#### [WHAT IS NEEDED]
State how many lines in the entries below contain "saved". Write nothing but the number.

Entries with model source code

▼▼▼

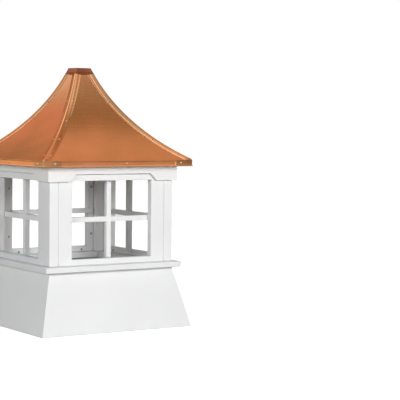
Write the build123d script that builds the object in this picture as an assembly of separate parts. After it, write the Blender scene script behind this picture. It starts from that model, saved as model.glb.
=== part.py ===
from build123d import *
import os
from math import hypot, sqrt

# A square roof cupola: a flared skirt, a sill, a four-window lantern and a bell-curved copper roof.
# Millimetres, +Z up, the origin at the centre of the square on which the skirt stands.
# Every ring of four mitred sides is drawn as the section of its right-hand side, where the sketch's
# X is the distance out from the centre line and its Y is the height.

# Flared skirt, wide enough at the foot to straddle a roof ridge
skirt_width = 609.6
skirt_height = 218.0
skirt_board = 19.0

# Lantern body
body_width = 501.6
wall_thickness = 25.4
wall_height = 351.0

# Sill between the skirt and the lantern
sill_thickness = 20.0
sill_overhang = 25.4
sill_board_width = 89.0
sill_edge_radius = 2.5

# Corner posts and the cleats screwed behind them
post_leg = 35.0
post_edge_ease = 1.2
cleat_width = 38.0
cleat_thickness = 19.0

# Window opening in each wall, and the crossed bars fixed behind it
opening_width = 324.0
opening_height = 277.0
opening_above_sill = 22.0
opening_edge_ease = 1.2
bar_width = 18.0
bar_depth = 19.0
bar_lap = 8.0

# Frieze with a dropped end at each corner
frieze_thickness = 12.2
frieze_height = 28.0
frieze_drop = 25.5
frieze_drop_width = 85.0
frieze_drop_slope = 25.5

# Roof deck, copper fascia and bell-curved copper roof
deck_thickness = 18.0
copper_thickness = 1.2
eave_overhang = 41.8
fascia_kick_out = 1.5
fascia_kick_height = 5.0
fascia_reach_below = 2.0
fascia_lip = 10.0
drip_height = 2.0
roof_rise = 329.0
roof_top_width = 58.0
roof_curve_radius = 660.0
roof_panel_thickness = 6.0

# Folded caps over the four hips, each with a boot round its corner of the fascia
roof_gap = 0.3
hip_flange_top = 23.6
hip_flange_foot = 28.4
hip_crest_height = 3.5
hip_crest_half_width = 4.5
boot_length = 70.0

# Hood that closes the top of the roof
hood_height = 22.0
hood_wall = 3.5
hood_top_thickness = 3.0

# Levels and half widths that the pieces share
skirt_half = skirt_width / 2
body_half = body_width / 2
inner_half = body_half - wall_thickness
sill_half = body_half + sill_overhang
frieze_half = body_half + frieze_thickness
eave_half = frieze_half + eave_overhang
fascia_half = eave_half - copper_thickness - fascia_kick_out
deck_half = fascia_half - copper_thickness
roof_top_half = roof_top_width / 2

sill_bottom = skirt_height
wall_bottom = sill_bottom + sill_thickness
wall_top = wall_bottom + wall_height
opening_bottom = wall_bottom + opening_above_sill
opening_top = opening_bottom + opening_height
frieze_line = wall_top - frieze_height
frieze_bottom = frieze_line - frieze_drop
deck_top = wall_top + deck_thickness
fascia_bottom = wall_top - fascia_reach_below
roof_eave = deck_top + drip_height
roof_top = roof_eave + roof_rise
hood_top = roof_top + hood_top_thickness
hood_bottom = hood_top - hood_height

# Centre of the roof's curve, out beyond the eave and above it, so that the slope hollows inward
curve_run = fascia_half - roof_top_half
curve_chord = hypot(curve_run, roof_rise)
curve_reach = sqrt(roof_curve_radius**2 - (curve_chord / 2) ** 2)
curve_x = (fascia_half + roof_top_half) / 2 + curve_reach * roof_rise / curve_chord
curve_z = (roof_eave + roof_top) / 2 + curve_reach * curve_run / curve_chord

side_turns = {"right": 0, "back": 90, "left": 180, "front": 270}
corner_turns = {"back_right": 0, "back_left": 90, "front_left": 180, "front_right": 270}


def turned(shape, degrees):
    return Rot(0, 0, degrees) * shape


def upright(section):
    return Plane.XZ * section


def wedge(reach):
    """The quarter of the plan that belongs to the right-hand side, cut along both diagonals."""
    outline = make_face(Polyline((0, 0), (reach, -reach), (reach, reach), close=True))
    return extrude(outline, amount=hood_top)


def mitred_side(section, reach):
    """One side of a square ring: its section run along the side and mitred at both corners."""
    return extrude(upright(section), amount=reach, both=True) & wedge(reach)


def roof_half_at(height, offset):
    """Half width of the roof at a height, on a surface that stands off it by an offset."""
    return curve_x - sqrt((roof_curve_radius - offset) ** 2 - (curve_z - height) ** 2)


def roof_arc(offset, low, high):
    """The roof's curve at an offset outward, from a low level up to a high one."""
    heights = (low, (low + high) / 2, high)
    return ThreePointArc(*[(roof_half_at(height, offset), height) for height in heights])


def roof_band(inner, outer, low, high):
    """Section of a sheet that follows the roof between two offsets."""
    inside = roof_arc(inner, low, high)
    outside = roof_arc(outer, low, high)
    ends = [Line(inside @ 0, outside @ 0), Line(inside @ 1, outside @ 1)]
    return make_face([inside, outside] + ends)


def roof_block(offset, low, high):
    """Solid square block whose four sides follow the roof at an offset."""
    arc = roof_arc(offset, low, high)
    outline = Polyline(arc @ 1, (0, high), (0, low), arc @ 0)
    side = mitred_side(make_face([arc, outline]), roof_half_at(low, offset))
    return side + [turned(side, turn) for turn in (90, 180, 270)]


def skirt_side():
    slant = hypot(skirt_half - body_half, skirt_height)
    across = skirt_board * slant / skirt_height
    foot = [(skirt_half, 0), (skirt_half - across, 0)]
    head = [(body_half - across, skirt_height), (body_half, skirt_height)]
    return mitred_side(make_face(Polyline(*foot, *head, close=True)), skirt_half)


def sill_side():
    corner = (sill_half - sill_board_width, sill_bottom)
    board = Pos(*corner) * Rectangle(sill_board_width, sill_thickness, align=(Align.MIN, Align.MIN))
    nosing = board.vertices().group_by(Axis.X)[-1]
    return mitred_side(fillet(nosing, sill_edge_radius), sill_half)


def corner_post():
    """An L-shaped post whose inside angle is flush with the walls' inner faces."""
    square = Pos(body_half, body_half) * Rectangle(post_leg, post_leg, align=(Align.MAX, Align.MAX))
    hollow = Pos(inner_half, inner_half) * Rectangle(post_leg, post_leg, align=(Align.MAX, Align.MAX))
    post = extrude(Pos(0, 0, wall_bottom) * (square - hollow), amount=wall_height)
    uprights = post.edges().filter_by(Axis.Z)
    eased = body_half - post_edge_ease
    outer = [edge for edge in uprights if max(edge.center().X, edge.center().Y) > eased]
    return chamfer(outer, post_edge_ease)


def corner_cleat():
    corner = (inner_half, inner_half, wall_bottom)
    return Pos(*corner) * Box(
        cleat_width, cleat_thickness, wall_height, align=(Align.MAX, Align.MAX, Align.MIN)
    )


def window_wall():
    """The board between two posts, with its window cut through and the outer edges eased."""
    width = body_width - 2 * post_leg
    board = Pos(inner_half, 0, wall_bottom) * Box(
        wall_thickness, width, wall_height, align=(Align.MIN, Align.CENTER, Align.MIN)
    )
    opening = Pos(inner_half, 0, opening_bottom) * Box(
        wall_thickness, opening_width, opening_height, align=(Align.MIN, Align.CENTER, Align.MIN)
    )
    wall = board - opening
    face = wall.faces().sort_by(Axis.X)[-1]
    rim = face.inner_wires()[0].edges()
    sides = face.outer_wire().edges().filter_by(Axis.Z)
    return chamfer(rim + sides, opening_edge_ease)


def window_bars():
    """A vertical and a level bar crossed flush, lapped on the back of the wall round the opening."""
    middle = opening_bottom + opening_height / 2
    align = (Align.MAX, Align.CENTER, Align.CENTER)
    vertical = Box(bar_depth, bar_width, opening_height + 2 * bar_lap, align=align)
    level = Box(bar_depth, opening_width + 2 * bar_lap, bar_width, align=align)
    return Pos(inner_half, 0, middle) * (vertical + level)


def frieze_side():
    corner = (body_half, frieze_bottom)
    height = frieze_height + frieze_drop
    board = Pos(*corner) * Rectangle(frieze_thickness, height, align=(Align.MIN, Align.MIN))
    side = mitred_side(board, frieze_half)
    foot_half = frieze_half - frieze_drop_width
    head_half = foot_half - frieze_drop_slope
    foot = [(foot_half, frieze_bottom), (-foot_half, frieze_bottom)]
    head = [(-head_half, frieze_line), (head_half, frieze_line)]
    notch = make_face(Polyline(*foot, *head, close=True))
    return side - extrude(Plane.YZ * notch, amount=frieze_half)


def roof_deck():
    return Pos(0, 0, wall_top) * Box(
        2 * deck_half, 2 * deck_half, deck_thickness, align=(Align.CENTER, Align.CENTER, Align.MIN)
    )


def fascia_line(stand_off, top):
    """Outside face of the fascia, with its kicked-out foot, at a stand-off outward."""
    half = fascia_half + stand_off
    foot = (half + fascia_kick_out, fascia_bottom)
    return [(half, top), (half, fascia_bottom + fascia_kick_height), foot]


def fascia_side():
    outside = fascia_line(0, deck_top)
    lip = [(deck_half - fascia_lip, fascia_bottom), (deck_half - fascia_lip, wall_top)]
    inside = [(deck_half, wall_top), (deck_half, deck_top)]
    section = make_face(Polyline(*outside, *lip, *inside, close=True))
    return mitred_side(section, fascia_half + fascia_kick_out)


def roof_side():
    section = roof_band(-roof_panel_thickness, 0, deck_top, roof_top)
    return mitred_side(section, fascia_half)


def hip_strip(outer, top_width, foot_width):
    """One flank of a hip cap: the part of a sheet on the roof that lies beside the hip."""
    top = roof_half_at(hood_bottom, roof_gap + outer)
    foot = fascia_half + copper_thickness
    plan = make_face(
        Polyline((top, top), (foot, foot), (foot, foot - foot_width), (top, top - top_width), close=True)
    )
    sheet = roof_band(roof_gap, roof_gap + outer, deck_top, hood_bottom)
    return extrude(upright(sheet), amount=foot, both=True) & extrude(plan, amount=hood_top)


def hip_cap():
    """Two flanges and a raised crest folded from one strip, with a boot over the fascia's corner."""
    flange = hip_strip(copper_thickness, hip_flange_top, hip_flange_foot)
    crest = hip_strip(hip_crest_height, hip_crest_half_width, hip_crest_half_width)
    boot_top = roof_eave + copper_thickness
    outside = fascia_line(copper_thickness, boot_top)
    inside = fascia_line(0, boot_top)
    boot_section = make_face(Polyline(*outside, *reversed(inside), close=True))
    near_corner = Pos(0, eave_half - boot_length) * Rectangle(eave_half, boot_length, align=Align.MIN)
    boot = mitred_side(boot_section, eave_half) & extrude(near_corner, amount=hood_top)
    flank = flange + crest + boot
    return flank + mirror(flank, about=Plane(origin=(0, 0, 0), z_dir=(1, -1, 0)))


def roof_hood():
    """Hollow square hood that follows the roof and closes its top."""
    outer = roof_block(roof_gap + hood_wall, hood_bottom, hood_top)
    return outer - roof_block(roof_gap, hood_bottom, roof_top)


def build():
    pieces = {"roof_deck": roof_deck(), "roof_hood": roof_hood()}
    side_makers = {
        "skirt": skirt_side,
        "sill": sill_side,
        "wall": window_wall,
        "window_bars": window_bars,
        "frieze": frieze_side,
        "fascia": fascia_side,
        "roof": roof_side,
    }
    for name, maker in side_makers.items():
        piece = maker()
        for side, turn in side_turns.items():
            pieces[f"{name}_{side}"] = turned(piece, turn)
    post = corner_post()
    cap = hip_cap()
    cleat = corner_cleat()
    for corner, turn in corner_turns.items():
        pieces[f"post_{corner}"] = turned(post, turn)
        pieces[f"hip_cap_{corner}"] = turned(cap, turn)
    for back, along in (("back", 0), ("front", 1)):
        for right, across in (("right", 0), ("left", 1)):
            piece = mirror(cleat, about=Plane.XZ) if along else cleat
            piece = mirror(piece, about=Plane.YZ) if across else piece
            pieces[f"cleat_{back}_{right}"] = piece
    return pieces


os.makedirs("parts", exist_ok=True)
for name, piece in build().items():
    piece.label = name
    export_step(piece, f"parts/{name}.step")
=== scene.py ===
from math import atan2, cos, hypot, pi, radians, sin, sqrt

import bmesh
import bpy
from mathutils import Matrix, Vector


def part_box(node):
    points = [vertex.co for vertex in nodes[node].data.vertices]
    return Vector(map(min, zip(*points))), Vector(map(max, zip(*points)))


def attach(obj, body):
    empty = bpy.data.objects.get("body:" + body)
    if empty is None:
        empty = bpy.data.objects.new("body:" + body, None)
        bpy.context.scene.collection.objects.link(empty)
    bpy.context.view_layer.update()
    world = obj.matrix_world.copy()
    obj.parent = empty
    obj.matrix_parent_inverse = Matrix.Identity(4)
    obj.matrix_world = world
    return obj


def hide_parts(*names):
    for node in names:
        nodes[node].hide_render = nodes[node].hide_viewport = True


# The looks of a square roof cupola: white cellular PVC boards below, a bell-curved copper roof above.
# Sizes are in millimetres and are turned into Blender's metres by MM.
MM = 0.001

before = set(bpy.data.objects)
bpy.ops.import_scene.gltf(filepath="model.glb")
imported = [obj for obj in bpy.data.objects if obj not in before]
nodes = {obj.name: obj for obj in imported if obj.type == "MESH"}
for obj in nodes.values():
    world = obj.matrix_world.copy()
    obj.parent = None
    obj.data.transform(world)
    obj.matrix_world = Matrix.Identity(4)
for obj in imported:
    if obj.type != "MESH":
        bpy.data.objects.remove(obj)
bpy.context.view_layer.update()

# The camera at the photograph's viewing angle
image_side = 400
focal_pixels = 1466.86
sensor_width = 36.0
camera_place = Vector((-2600.1, -4789.5, 772.1)) * MM
camera_heading = radians(-33.2252)
camera_dip = radians(3.3042)
camera_roll = radians(0.5889)


def make_camera():
    level = Vector((cos(camera_heading), sin(camera_heading), 0))
    ahead = Vector((-sin(camera_heading), cos(camera_heading), 0))
    forward = ahead * cos(camera_dip) - Vector((0, 0, sin(camera_dip)))
    above = level.cross(forward)
    right = level * cos(camera_roll) + above * sin(camera_roll)
    up = above * cos(camera_roll) - level * sin(camera_roll)
    data = bpy.data.cameras.new("camera")
    data.sensor_width = sensor_width
    data.lens = focal_pixels / image_side * sensor_width
    camera = bpy.data.objects.new("camera", data)
    bpy.context.scene.collection.objects.link(camera)
    aim = Matrix((right, up, -forward)).transposed().to_4x4()
    camera.matrix_world = Matrix.Translation(camera_place) @ aim
    bpy.context.scene.camera = camera


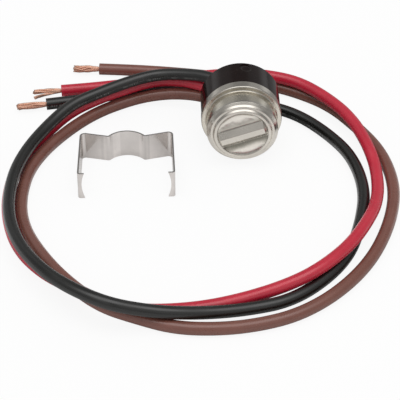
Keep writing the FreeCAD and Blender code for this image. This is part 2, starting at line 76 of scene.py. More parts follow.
RED_ROUTE = [
    (-0.0012, 0.0232, -0.0024), (-0.0085, 0.0283, -0.0024), (-0.0165, 0.034, -0.0039),
    (-0.0249, 0.0363, -0.0055), (-0.033, 0.0335, -0.0062), (-0.0417, 0.0292, -0.0067),
    (-0.0498, 0.024, -0.0076), (-0.056, 0.0172, -0.0094), (-0.0629, 0.0049, -0.00975),
    (-0.0658, -0.0076, -0.00975), (-0.0657, -0.0211, -0.00975), (-0.0621, -0.0347, -0.00975),
    (-0.0553, -0.0444, -0.00975), (-0.0475, -0.0506, -0.00975), (-0.0387, -0.0569, -0.00975),
    (-0.0298, -0.0601, -0.00975), (-0.0213, -0.0604, -0.00975), (-0.0113, -0.0592, -0.00975),
    (-0.0007, -0.056, -0.00975), (0.0089, -0.0538, -0.0078), (0.0165, -0.0505, -0.0062),
    (0.0248, -0.0423, -0.0062), (0.0305, -0.0339, -0.0062), (0.0364, -0.0201, -0.008),
    (0.0379, -0.0051, -0.0092), (0.0361, 0.0044, -0.0066), (0.0325, 0.017, -0.0062),
    (0.0263, 0.0272, -0.0062), (0.0186, 0.0355, -0.0062), (0.0097, 0.0392, -0.0062),
    (0.0007, 0.0405, -0.0062), (-0.0093, 0.0403, -0.0067), (-0.0187, 0.0426, -0.0095),
    (-0.0278, 0.0418, -0.00975), (-0.0373, 0.0401, -0.00975), (-0.0454, 0.0389, -0.00975),
    (-0.0529, 0.0381, -0.00975),
]
BROWN_ROUTE = [
    (-0.0012, 0.0232, -0.0061), (-0.0085, 0.0283, -0.0061), (-0.0171, 0.032, -0.0071),
    (-0.0255, 0.0333, -0.0086), (-0.0331, 0.032, -0.00975), (-0.0417, 0.0267, -0.00975),
    (-0.0489, 0.0195, -0.00975), (-0.0563, 0.0092, -0.00975), (-0.0611, -0.0017, -0.00975),
    (-0.0625, -0.0157, -0.00975), (-0.0604, -0.0282, -0.0091), (-0.0543, -0.0434, -0.0062),
    (-0.0476, -0.0531, -0.0062), (-0.0394, -0.0619, -0.0062), (-0.0304, -0.0631, -0.0094),
    (-0.0205, -0.0669, -0.00975), (-0.0095, -0.0677, -0.00975), (0.0005, -0.0665, -0.00975),
    (0.0106, -0.0633, -0.00975), (0.0203, -0.0566, -0.00975), (0.0291, -0.0469, -0.00975),
    (0.0354, -0.0361, -0.00975), (0.0404, -0.0222, -0.00975), (0.0422, -0.0093, -0.00975),
    (0.0402, 0.0048, -0.00975), (0.035, 0.016, -0.00975), (0.0278, 0.0277, -0.00975),
    (0.0185, 0.035, -0.00975), (0.0087, 0.0398, -0.00975), (-0.0017, 0.0431, -0.00975),
    (-0.0122, 0.0454, -0.00975), (-0.0226, 0.0472, -0.00975), (-0.0326, 0.0485, -0.00975),
    (-0.0416, 0.0493, -0.00975),
]
ROUTES = {"black": BLACK_ROUTE, "red": RED_ROUTE, "brown": BROWN_ROUTE}
LEAD_LENGTHS = {"black": 0.376, "red": 0.3795, "brown": 0.3765}

# Colours of the faint dashes on the insulation
MARK_TINTS = {"black": (0.27, 0.27, 0.26), "red": (0.6, 0.06, 0.09), "brown": (0.29, 0.15, 0.12)}

# How each bared end lies: lean of its tip in metres, whole turns of lay, how wide the bundle is from the
# insulation to its tip, how far a part of it stands off at the tip in millimetres, and its relative length
BARED_ENDS = {
    "black": {"lean": -0.0003, "turns": 0.3, "widths": (0.62, 0.85, 1.05, 1.0, 0.85), "parted": 0.0,
              "longer": 1.05, "seed": 3},
    "red": {"lean": -0.0001, "turns": 0.26, "widths": (0.5, 0.75, 0.88, 0.78, 0.62), "parted": 2.5,
            "longer": 1.02, "seed": 8},
    "brown": {"lean": 0.0003, "turns": 0.32, "widths": (0.6, 0.85, 1.12, 1.02, 0.8), "parted": 0.0,
              "longer": 0.95, "seed": 5},
}


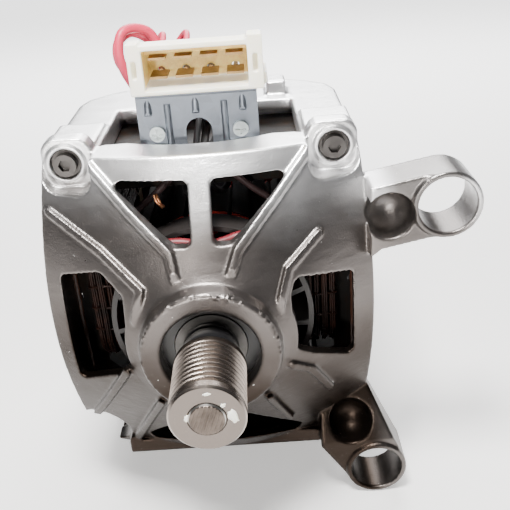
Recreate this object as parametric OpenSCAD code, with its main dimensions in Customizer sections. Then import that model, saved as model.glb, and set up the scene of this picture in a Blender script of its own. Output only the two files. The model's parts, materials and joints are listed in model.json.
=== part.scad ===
// Commutator motor of a front-loading washing machine. Two cast shields clamp a square
// stator pack; the front one has a ribbed cross of arms, six windows and two mounting lugs.
// Lengths are in millimetres. The shaft lies along Y, the belt pulley points to -Y and +Z is up.
// The origin is on the shaft axis, in the middle of the pulley's grooved zone.
// Places along the shaft are depths, counted from the front face of the hub towards +Y.

/* [Pulley and shaft] */
// Outside diameter of the grooved pulley
pulley_od = 23.5; // [21:0.5:26]
// Number of belt grooves
groove_count = 9; // [5:1:9]
// Distance from one groove to the next
groove_pitch = 2.34; // [2.2:0.02:2.5]
// Depth of a groove
groove_depth = 1.8; // [1:0.1:2.2]
// Plain land in front of the grooves
pulley_front_land = 2.8; // [1:0.1:4]
// Plain land behind the grooves
pulley_back_land = 2.6; // [1:0.1:4]
// Distance from the back of the pulley to the face of the hub
pulley_gap = 4.9; // [3:0.1:8]
// Diameter of the shaft inside the pulley
nose_d = 11.2; // [9:0.1:13]
// Length of shaft that stands proud of the pulley
nose_proud = 0.6; // [0.2:0.1:2]

/* [Bearings] */
// Bore of the front ball bearing
front_bearing_bore = 17; // [15:1:18]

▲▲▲

#### [WORKED ANSWER]
2